By Rabbi Yehuda and Esther Shomer
In the 4th Chapter of the Ethics of our Fathers, the Mishna tells us there are 3 crowns: 1)The crown of Kingship. 2)The crown of Priesthood. 3) The crown of Torah.
Pirkei Avos (Ethics of our Fathers) doesn't just tell us interesting facts about the world or even about the holy nation- the Jewish people. Rather it guides us how to live life from a Torah perspective and it's guidance emanates from a wisdom far higher than our understanding.
What is this Mishna teaching us?
When a Jew is engaging in a relationship with God there are 3 dimensions of the relationship:
“The crown of Kingship” is our acceptance of God as our King and Master, utterly devoting ourselves to His will.
Engaging in a relationship with God in this way alone is not sufficient, as the relationship can become dry and lack of emotion and excitement. It may become like a servant who serves his master with a heavy yoke, without any enthusiasm whatsoever.
This is where the importance of the 2nd crown- “The crown of Priesthood”- plays in. The High Priest, on the holiest day of the year, entered the holiest space in the universe, the Holy of Holies. There he experienced a profound unity with Godliness and appreciation of God.
We are G-d’s “Kingdom of Priests”. In our relationship with God, it is in our inheritance to be able to experience a profound appreciation and closeness with our Maker. Our deepest joy and pleasure is in Him.
This is similar to the relationship between a child and parent, where there is a strong love and closeness between them, and many of the actions the parent or child does are kindled from that depth of emotion and appreciation.
What is the 3rd crown - the “Crown of Torah”? Not only are our will and pleasure ignited and driven by our relationship with God, but even our understanding and logic seek to be united with Him. When we learn Torah, our intellect becomes permeated and infused with His wisdom, and we begin to understand and look at the world through the color and lens of the Torah.
Perhaps we can apply this to our human relationships, especially to a spouse.
When creating a truly unified marriage, the Torah prescribes for us 3 important dimensions that we are guided to focus on in a specific order:
The “Crown of Kingship” is our readiness to do service for our spouse- leaving our preoccupation with ourselves, and turning our focus outwards. What can I do for my spouse? What does he or she need me for right now? It is the willingness to help out and think about the other. This comes first as it is the foundation of a marriage. For two to become one, both need to cease being single and unite in a new entity. They need to be able to leave their limitations, inhibitions, old beliefs, and take a step outward towards the other.

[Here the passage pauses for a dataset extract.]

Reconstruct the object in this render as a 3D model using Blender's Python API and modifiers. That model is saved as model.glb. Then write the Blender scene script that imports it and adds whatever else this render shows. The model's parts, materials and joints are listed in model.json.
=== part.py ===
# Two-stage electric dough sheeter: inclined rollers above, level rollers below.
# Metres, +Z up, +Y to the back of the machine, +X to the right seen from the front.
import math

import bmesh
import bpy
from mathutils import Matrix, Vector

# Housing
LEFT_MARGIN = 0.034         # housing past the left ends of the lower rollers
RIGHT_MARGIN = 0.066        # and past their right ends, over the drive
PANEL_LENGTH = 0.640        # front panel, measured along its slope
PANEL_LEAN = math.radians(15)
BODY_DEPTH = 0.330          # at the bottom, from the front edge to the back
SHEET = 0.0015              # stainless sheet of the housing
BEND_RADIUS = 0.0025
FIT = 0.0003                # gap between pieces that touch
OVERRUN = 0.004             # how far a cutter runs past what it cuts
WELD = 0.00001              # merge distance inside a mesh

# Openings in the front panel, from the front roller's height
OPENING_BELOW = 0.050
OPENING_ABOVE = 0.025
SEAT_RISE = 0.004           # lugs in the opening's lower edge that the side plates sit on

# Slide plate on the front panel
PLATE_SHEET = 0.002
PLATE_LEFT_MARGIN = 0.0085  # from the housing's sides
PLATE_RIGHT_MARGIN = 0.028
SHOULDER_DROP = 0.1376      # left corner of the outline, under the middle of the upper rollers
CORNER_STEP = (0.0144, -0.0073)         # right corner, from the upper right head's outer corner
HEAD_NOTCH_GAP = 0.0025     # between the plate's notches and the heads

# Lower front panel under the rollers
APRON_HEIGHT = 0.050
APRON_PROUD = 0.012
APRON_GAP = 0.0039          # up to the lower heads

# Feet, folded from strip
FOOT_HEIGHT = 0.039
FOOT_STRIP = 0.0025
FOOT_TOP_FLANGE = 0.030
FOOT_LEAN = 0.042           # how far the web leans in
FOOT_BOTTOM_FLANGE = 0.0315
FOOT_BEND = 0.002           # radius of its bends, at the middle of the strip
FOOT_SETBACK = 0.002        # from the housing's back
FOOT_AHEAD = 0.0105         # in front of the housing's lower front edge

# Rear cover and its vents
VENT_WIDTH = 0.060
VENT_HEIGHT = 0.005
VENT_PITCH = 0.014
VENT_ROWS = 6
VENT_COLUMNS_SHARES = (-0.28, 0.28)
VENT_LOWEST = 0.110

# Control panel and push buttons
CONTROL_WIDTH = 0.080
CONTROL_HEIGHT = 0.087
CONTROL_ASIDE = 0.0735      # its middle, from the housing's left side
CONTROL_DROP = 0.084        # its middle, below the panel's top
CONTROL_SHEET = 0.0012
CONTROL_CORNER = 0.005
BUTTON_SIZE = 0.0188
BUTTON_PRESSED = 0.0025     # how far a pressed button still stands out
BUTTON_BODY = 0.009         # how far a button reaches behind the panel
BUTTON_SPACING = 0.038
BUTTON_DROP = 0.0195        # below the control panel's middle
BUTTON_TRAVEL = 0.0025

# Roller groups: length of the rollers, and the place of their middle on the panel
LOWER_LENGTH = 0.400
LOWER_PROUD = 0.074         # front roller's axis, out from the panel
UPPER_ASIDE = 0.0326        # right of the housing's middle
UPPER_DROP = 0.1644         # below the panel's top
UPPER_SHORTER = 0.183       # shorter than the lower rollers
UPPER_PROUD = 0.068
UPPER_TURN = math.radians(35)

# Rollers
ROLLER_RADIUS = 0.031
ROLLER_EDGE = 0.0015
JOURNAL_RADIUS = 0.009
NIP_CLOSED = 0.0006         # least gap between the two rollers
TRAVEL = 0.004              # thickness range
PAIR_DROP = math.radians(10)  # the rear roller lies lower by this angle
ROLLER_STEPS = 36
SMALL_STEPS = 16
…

The “Crown of Priesthood” may be understood as the flavor and emotion in the relationship. Accepting and appreciating my spouse in his or her entirety. On a deeper and more crucial level, it is the reality that I value and appreciate the relationship itself; having another person to be my spouse to share our lives together. As a child has an instinctive love for their parent simply because they are their parent, so too, we need to value, appreciate, and love our spouse simply because they are our spouse, our second half.
How might the “Crown of Torah” apply to marriage? It is taking the time and effort to to unite with my spouse intellectually. It is making the time and effort to understand my spouse. What are his or her thoughts and feelings? It can be learning what makes my spouse happy, and how I can show my love in a way that they will appreciate. Or it can be just genuinely listening to what they have to say.
Our own marriage mirrors the marriage of Hashem and the Jeiwsh people.Through studying the words of the Mishna in a personally meaningful way, and extrapolating from the guidance for our relationship to Hashem to our relationship with our spouse, we can gain essential tools to help us live completely and fully. This Mishna illuminates the three keys to a successful, unified marriage - the key of readiness to go beyond ourselves and serve, the key of being in touch with the deep joy and love that the relationship itself holds, and lastly, the key of unity of minds through listening and understanding one's spouse intellectually.